While on holiday in a foreign country, some amount of culture shock can be expected. For me, it was when I stood next to the Heart Chair at N Seoul Tower. It is believed that the magical chair helps people to fall in love. I was surprised to see how men and women sat on the chair as a token of their love and commitment. Behind the Heart Chair, thousands of love padlocks hung along the fence reaching all the way to the end of the terrace. Public displays of affection are quite common here, and for me, it was eye-opening to witness how couples didn’t hesitate to show their love and affection for each other.
Most trips also have their minus points, and for me, the roads in South Korea were among the scariest I have been on. There are no fine roundabouts as in Abu Dhabi or even road signs indicating a U-turn. My brother had his eyes peeled to spot any helpful road signs. Once, when we were on our way to the Windy Hill in Busan, a motorcycle suddenly went through a red light. Other cars followed suit and I was shocked to be told, “it’s not a big deal to break the lights here”.

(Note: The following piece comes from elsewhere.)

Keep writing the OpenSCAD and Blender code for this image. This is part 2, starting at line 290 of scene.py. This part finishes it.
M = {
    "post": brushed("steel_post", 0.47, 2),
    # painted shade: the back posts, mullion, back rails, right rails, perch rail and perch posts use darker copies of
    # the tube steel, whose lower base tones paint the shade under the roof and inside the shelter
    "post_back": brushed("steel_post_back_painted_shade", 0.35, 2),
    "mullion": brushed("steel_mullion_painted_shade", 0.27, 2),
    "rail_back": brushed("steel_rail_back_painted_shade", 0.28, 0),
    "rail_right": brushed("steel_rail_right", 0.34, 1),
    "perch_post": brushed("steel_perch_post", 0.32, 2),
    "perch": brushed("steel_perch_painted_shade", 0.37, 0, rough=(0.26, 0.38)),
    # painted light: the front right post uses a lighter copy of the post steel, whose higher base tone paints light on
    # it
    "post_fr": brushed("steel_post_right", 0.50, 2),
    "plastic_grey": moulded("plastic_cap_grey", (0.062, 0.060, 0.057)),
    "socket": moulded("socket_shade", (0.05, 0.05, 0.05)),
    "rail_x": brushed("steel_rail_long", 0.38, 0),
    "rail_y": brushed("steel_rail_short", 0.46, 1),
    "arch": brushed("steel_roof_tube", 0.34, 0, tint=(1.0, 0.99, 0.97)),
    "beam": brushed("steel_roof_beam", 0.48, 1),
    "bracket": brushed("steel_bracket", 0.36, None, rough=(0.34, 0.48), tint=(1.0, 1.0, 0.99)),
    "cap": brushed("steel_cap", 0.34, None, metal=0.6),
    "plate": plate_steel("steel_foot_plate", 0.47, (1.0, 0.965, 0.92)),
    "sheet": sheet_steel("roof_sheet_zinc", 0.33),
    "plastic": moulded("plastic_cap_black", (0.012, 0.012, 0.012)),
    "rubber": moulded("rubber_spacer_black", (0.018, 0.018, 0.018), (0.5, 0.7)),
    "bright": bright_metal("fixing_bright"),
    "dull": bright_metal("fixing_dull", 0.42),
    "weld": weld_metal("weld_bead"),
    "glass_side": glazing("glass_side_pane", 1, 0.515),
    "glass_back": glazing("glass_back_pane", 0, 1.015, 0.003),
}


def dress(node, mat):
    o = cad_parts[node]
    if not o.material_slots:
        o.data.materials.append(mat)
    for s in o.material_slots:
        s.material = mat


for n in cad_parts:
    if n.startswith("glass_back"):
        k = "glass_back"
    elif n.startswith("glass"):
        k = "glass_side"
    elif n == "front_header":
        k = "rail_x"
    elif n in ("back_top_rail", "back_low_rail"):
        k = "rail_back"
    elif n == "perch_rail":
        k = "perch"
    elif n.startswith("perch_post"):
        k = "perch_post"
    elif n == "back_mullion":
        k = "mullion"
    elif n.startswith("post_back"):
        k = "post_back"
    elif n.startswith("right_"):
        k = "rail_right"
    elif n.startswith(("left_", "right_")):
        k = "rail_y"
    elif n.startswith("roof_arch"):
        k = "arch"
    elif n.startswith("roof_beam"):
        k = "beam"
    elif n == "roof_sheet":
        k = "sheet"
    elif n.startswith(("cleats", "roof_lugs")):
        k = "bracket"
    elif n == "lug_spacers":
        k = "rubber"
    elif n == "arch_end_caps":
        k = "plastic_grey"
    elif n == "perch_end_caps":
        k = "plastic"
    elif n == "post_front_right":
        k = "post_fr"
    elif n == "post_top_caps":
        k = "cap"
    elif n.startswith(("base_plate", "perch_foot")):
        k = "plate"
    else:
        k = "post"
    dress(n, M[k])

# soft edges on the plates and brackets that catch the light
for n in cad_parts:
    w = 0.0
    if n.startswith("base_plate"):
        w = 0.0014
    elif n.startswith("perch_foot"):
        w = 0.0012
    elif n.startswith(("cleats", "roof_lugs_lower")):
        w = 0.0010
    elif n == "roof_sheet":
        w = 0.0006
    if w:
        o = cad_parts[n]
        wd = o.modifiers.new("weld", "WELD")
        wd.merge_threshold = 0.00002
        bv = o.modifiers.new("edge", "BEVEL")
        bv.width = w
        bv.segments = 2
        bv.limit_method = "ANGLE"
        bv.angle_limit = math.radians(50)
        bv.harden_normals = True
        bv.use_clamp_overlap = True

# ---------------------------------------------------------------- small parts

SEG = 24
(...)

In my family, it is customary to visit religious monuments when we are abroad. One of the best days in Busan was when we went to the Haedong Yonggungsa Temple. I have been to a few churches in Vienna, but this was my first visit to a temple. Since high school, I have enjoyed reading about comparative religions. My philosophy is that the more I explore other religious practices, the more tolerant I become.
What’s unique about this temple is that it is on the sea shore. I was standing on a bridge leading to the temple; on the right, there was a statue of Buddha placed in the middle of the seabed below. Many people were cleansing their coins, preparing to throw them in the pool. If they missed the target, they would scream out their anger. The believed if they hit the spot, it would being them good luck.

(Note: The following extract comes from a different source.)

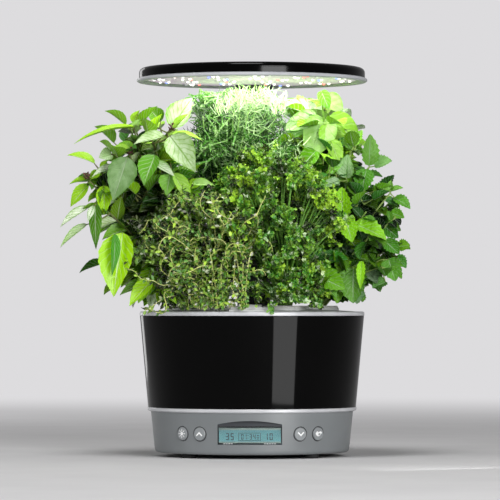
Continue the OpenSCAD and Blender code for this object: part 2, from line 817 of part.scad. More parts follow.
module thai_basil() plant(0, "#6f9a3c", 26, 17, 2, 26, 18, 1.8);
module thyme() plant(1, "#7f8f45", 30, 13, 2, 15, 8, 1.2);
module curly_parsley() plant(2, "#3f7a26", 26, 16, 2, 16, 14, 1.4);
module dill() plant(3, "#9dbf6a", 20, 14, 3, 22, 6, 1.3);
module sweet_basil() plant(4, "#8cc63c", 15, 16, 2, 24, 22, 1.8);
module mint() plant(5, "#4f8a2d", 24, 16, 2, 20, 17, 1.6);

base_housing();
bottom_plate();
rubber_feet();
base_screws();
lower_trim_ring();
gloss_wrap();
rim_ring();
water_bowl();
grow_deck();
fill_flap();
flap_pin();
float_guide();
water_float();
pump_housing();
pump_impeller();
impeller_shaft();
pump_filter();
pump_coupler();
riser_tube();
water_manifold();
control_board();
board_parts();
lcd_module();
display_bezel();
display_lens();
switch_bracket();
button_switches();
button_light();
button_up();
button_down();
button_food();
dc_jack();
post_sleeve();
post_collar();
light_post();
hood_hub();
hood_cap();
hood_ring();
led_board();
leds_white();
leds_red();
leds_blue();
hood_screws();
grow_sponges();
pod_labels();
for (i = [1:6])
    grow_basket(POD_ANGLES[i - 1]);
thai_basil();
thyme();
curly_parsley();
dill();
sweet_basil();
mint();
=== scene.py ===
import math
import random

import bpy
import numpy as np
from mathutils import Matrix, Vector


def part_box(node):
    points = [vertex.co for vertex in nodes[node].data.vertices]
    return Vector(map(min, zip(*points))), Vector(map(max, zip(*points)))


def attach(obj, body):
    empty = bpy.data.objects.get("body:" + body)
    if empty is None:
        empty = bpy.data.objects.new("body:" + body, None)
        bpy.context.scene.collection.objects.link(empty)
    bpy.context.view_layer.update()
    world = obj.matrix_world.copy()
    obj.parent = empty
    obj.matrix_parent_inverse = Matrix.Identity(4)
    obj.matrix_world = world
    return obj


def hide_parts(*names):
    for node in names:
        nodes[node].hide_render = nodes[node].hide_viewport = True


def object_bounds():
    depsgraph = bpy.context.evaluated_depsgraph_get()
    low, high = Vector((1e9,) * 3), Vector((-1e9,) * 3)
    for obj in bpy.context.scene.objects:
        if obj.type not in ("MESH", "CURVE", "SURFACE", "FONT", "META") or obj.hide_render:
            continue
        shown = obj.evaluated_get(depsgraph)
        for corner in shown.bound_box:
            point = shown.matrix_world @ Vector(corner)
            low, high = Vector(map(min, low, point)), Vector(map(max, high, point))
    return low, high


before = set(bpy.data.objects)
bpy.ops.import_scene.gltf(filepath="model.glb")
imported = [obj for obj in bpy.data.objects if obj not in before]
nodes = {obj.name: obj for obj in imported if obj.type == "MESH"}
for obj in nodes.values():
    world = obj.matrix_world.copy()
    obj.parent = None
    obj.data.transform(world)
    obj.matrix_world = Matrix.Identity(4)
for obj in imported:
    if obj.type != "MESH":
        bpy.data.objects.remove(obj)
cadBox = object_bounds()
scene = bpy.context.scene
scene.view_settings.view_transform = "Standard"
print("frame loaded:", len(nodes), "nodes")


def hexToLinear(text):
    parts = [int(text[i:i + 2], 16) / 255 for i in (1, 3, 5)]
    return [p / 12.92 if p <= 0.04045 else ((p + 0.055) / 1.055) ** 2.4 for p in parts] + [1.0]


def feed(tree, node, inputs):
    # an input takes a value, a hex colour, a socket, or another node, whose first output is meant
    for name, value in inputs.items():
        if isinstance(value, bpy.types.Node):
            value = value.outputs[0]
        if isinstance(value, bpy.types.NodeSocket):
            tree.links.new(value, node.inputs[name])
        else:
            node.inputs[name].default_value = hexToLinear(value) if isinstance(value, str) else value


def addNode(tree, kind, inputs=None, stops=None, **settings):
    # stops are a ramp's positions and hex colours
    made = tree.nodes.new("ShaderNode" + kind)
    for name, value in settings.items():
        setattr(made, name, value)
    feed(tree, made, inputs or {})
    if stops:
        while len(made.color_ramp.elements) < len(stops):
            made.color_ramp.elements.new(0.5)
        for element, (position, colour) in zip(made.color_ramp.elements, stops):
            element.position = position
            element.color = hexToLinear(colour)
    return made


# camera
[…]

I have many beautiful memories of South Korea, but the one I value the most is getting into a bicycle race with an ahjussi (Korean old man) along the Han River. That stranger’s kind smile still resonates in my mind.
When I returned home, I had a strong urge to change some not-so-appealing aspects of myself. I made an extra effort to smile at women I didn’t know, just to make them feel connected and welcomed. Once in Al Wahda Mall, I smiled at an old lady and she returned the favour. It caused butterflies in my stomach for some reason, but it made me happy. Integration is the hope for Emiratis and foreigners.
I also became more appreciative of the well-designed and well-embellished roads in Abu Dhabi.
It is amazing how much this single journey to a strange land taught me. My experiences in South Korea afforded me an opportunity to rediscover myself. Soon I realised that the “self” is what we create, and I am yet to give birth to the “self” I want to be. Perhaps I will continue this progress on my next journey.